WASHINGTON — COVID-19-related delays at the Department of Energy and its vendors might delay refurbishment of a warhead intended for next-generation nuclear-tipped air-launched cruise missiles, the acting head of the National Nuclear Security Administration said this week in congressional testimony.
“So there’s no near-term impacts with that but there could be a schedule adjustment,” Charles Verdon, the acting administrator of the National Nuclear Security Administration (NNSA) said in response to questions from Sen. John Hoeven (R-S.D.) in a Wednesday hearing of the Senate Appropriations energy and water development subcommittee. “But we have a lot of margin if we have to do that.”
In its 2022 budget request, released in late May, the NNSA said it would manufacture the first production unit W80-4 warhead by fiscal year 2025. The warhead is for the Long Range Standoff weapon being made by Raytheon. First production units, in NNSA parlance, are test articles that are torn down and analyzed to demonstrate a weapon is ready for mass production.

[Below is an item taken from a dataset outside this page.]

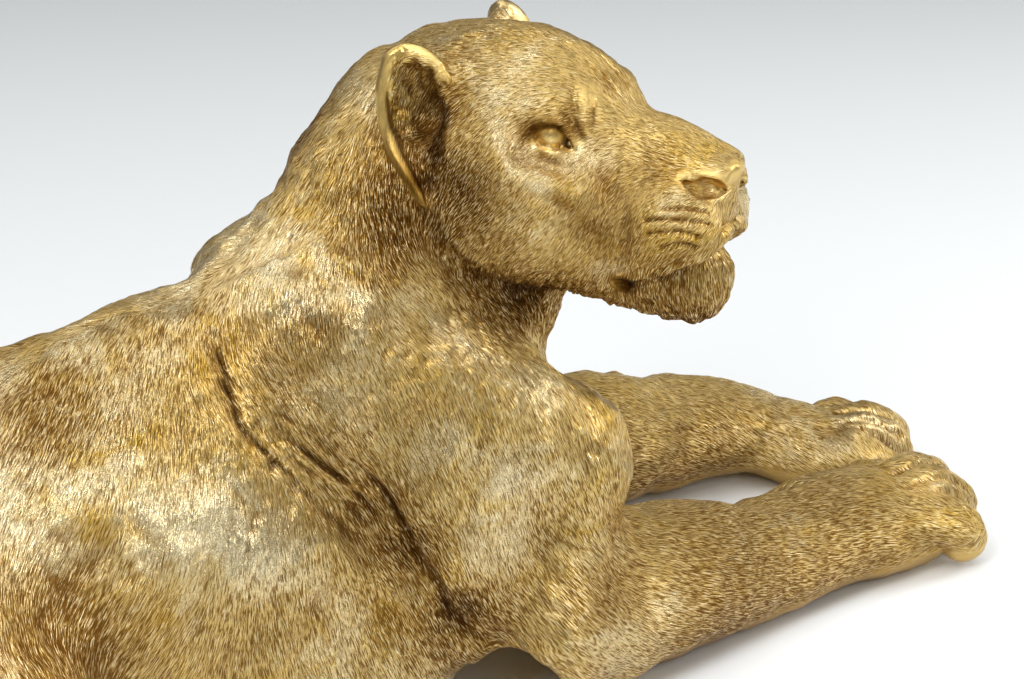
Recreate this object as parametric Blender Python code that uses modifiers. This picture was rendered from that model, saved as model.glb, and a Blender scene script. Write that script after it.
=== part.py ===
# Lioness statue, lying with the forelegs stretched out and the head raised and turned to its right.
# Metres, Z up, X toward the forepaws, Y toward the animal's left, Z = 0 at the flat underside.
# The form is given in centimetres of a live animal, as shares of the statue's length.

import math

import bmesh
import bpy
import numpy as np
from mathutils import Matrix, Vector

# Driving sizes
LENGTH = 1.13            # statue, tail to the farther forepaw's tip, m
LIFE_LENGTH = 174.0      # the same span on the live animal, cm
CM = LENGTH / LIFE_LENGTH
SEED_VOXEL = 1.5 * CM    # first skin
SKIN_VOXEL = 0.9 * CM    # second skin
TRIANGLES = 9300         # before the underside is cut flat
GOLD = (0.80, 0.60, 0.26, 1.0)

# Head: where the point between the eyes is, how the head is turned, and its size
HEAD_AT = (36.7, -11.8, 61.8)
HEAD_TURN = (-56.7, -8.7, -1.6)
HEAD_SCALE = 0.97

# Forepaws: wrist on the floor plane, yaw and size
NEAR_PAW = ((69.3, -6.4, 1.0), 4, 1.09)
FAR_PAW = ((79.0, 19.5, 0.2), -24, 0.98)

FLIP = np.diag([1.0, -1.0, 1.0])


def turned(yaw=0, pitch=0, roll=0):
    """Columns are the x, y and z axes after a yaw, a nose-up pitch and a roll, in degrees."""
    a, b, c = (math.radians(v) for v in (yaw, pitch, roll))
    rz = np.array([[math.cos(a), -math.sin(a), 0], [math.sin(a), math.cos(a), 0], [0, 0, 1]])
    ry = np.array([[math.cos(b), 0, -math.sin(b)], [0, 1, 0], [math.sin(b), 0, math.cos(b)]])
    rx = np.array([[1, 0, 0], [0, math.cos(c), -math.sin(c)], [0, math.sin(c), math.cos(c)]])
    return rz @ ry @ rx


class Egg:
    """An ellipsoid: its centre, half axes, blend width and turn; it adds flesh or cuts it."""

    def __init__(self, centre, half, blend, turn=(), cut=False, pair=False, axes=None):
        self.centre = np.array(centre, float)
        self.half = np.array(half, float)
        self.blend, self.cut, self.pair = blend, cut, pair
        self.axes = turned(*turn) if axes is None else axes
        self.reach = self.half.max()

    def moved(self, origin, axes, scale, flip=False):
        centre = self.centre @ FLIP if flip else self.centre
        own = FLIP @ self.axes @ FLIP if flip else self.axes
        return Egg(origin + axes @ centre * scale, self.half * scale, self.blend * scale,
                   cut=self.cut, axes=axes @ own)

    def distance(self, points):
        local = (points - self.centre) @ self.axes
        near = np.sqrt(((local / self.half) ** 2).sum(1))
        slope = np.sqrt(((local / self.half ** 2) ** 2).sum(1)) + 1e-9
        return near * (near - 1) / slope

    def seed(self, bm):
        frame = Matrix.Translation(Vector(self.centre)) @ Matrix(self.axes.tolist()).to_4x4()
        bmesh.ops.create_uvsphere(bm, u_segments=20, v_segments=12, radius=1,
                                  matrix=frame @ Matrix.Diagonal((*self.half, 1)))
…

The Air Force wants to deploy both the Long Range Standoff beginning in 2030 or so. The NNSA’s Lawrence Livermore National Laboratory in California is the design agency for W80-4.

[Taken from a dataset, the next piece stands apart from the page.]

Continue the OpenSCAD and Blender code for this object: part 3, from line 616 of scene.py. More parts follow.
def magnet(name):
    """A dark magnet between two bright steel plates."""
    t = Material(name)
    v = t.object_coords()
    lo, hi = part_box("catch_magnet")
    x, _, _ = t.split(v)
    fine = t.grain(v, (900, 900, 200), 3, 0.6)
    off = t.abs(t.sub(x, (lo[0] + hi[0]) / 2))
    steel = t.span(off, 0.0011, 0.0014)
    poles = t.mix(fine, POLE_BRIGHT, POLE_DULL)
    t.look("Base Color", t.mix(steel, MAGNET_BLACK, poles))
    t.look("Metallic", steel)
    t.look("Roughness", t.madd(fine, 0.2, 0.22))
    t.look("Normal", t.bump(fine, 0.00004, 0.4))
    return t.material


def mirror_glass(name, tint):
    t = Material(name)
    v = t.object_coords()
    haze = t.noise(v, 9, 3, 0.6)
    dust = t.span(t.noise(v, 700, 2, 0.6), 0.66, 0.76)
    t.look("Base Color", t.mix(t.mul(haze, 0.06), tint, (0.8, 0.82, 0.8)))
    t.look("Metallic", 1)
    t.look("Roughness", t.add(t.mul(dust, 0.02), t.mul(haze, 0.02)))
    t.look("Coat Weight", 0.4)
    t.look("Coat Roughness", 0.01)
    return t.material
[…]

Based on the weapon’s classified Weapons Design and Cost Report report, the NNSA estimates W80-4 will cost about $11.2 billion over the roughly 12 years running 2019 through 2031. The Air Force plans to buy about 1,000 Long Range Standoff Weapon missiles, the non-profit Federation of American Scientists estimates.

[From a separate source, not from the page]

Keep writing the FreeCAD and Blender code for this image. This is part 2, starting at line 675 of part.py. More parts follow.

For fiscal year 2022, NNSA requested about $1.1 billion for W80-4 in fiscal year 2022, up around 8% compared with the 2021 appropriation of $1 billion or so. The agency also seeks $10 million for a W80-4 ALT-SLCM program, which would help mate a variant of the air-launched warhead with a planned low-yield, sea-launched cruise missile authorized by Congress at the request of the Donald Trump administration but not yet built.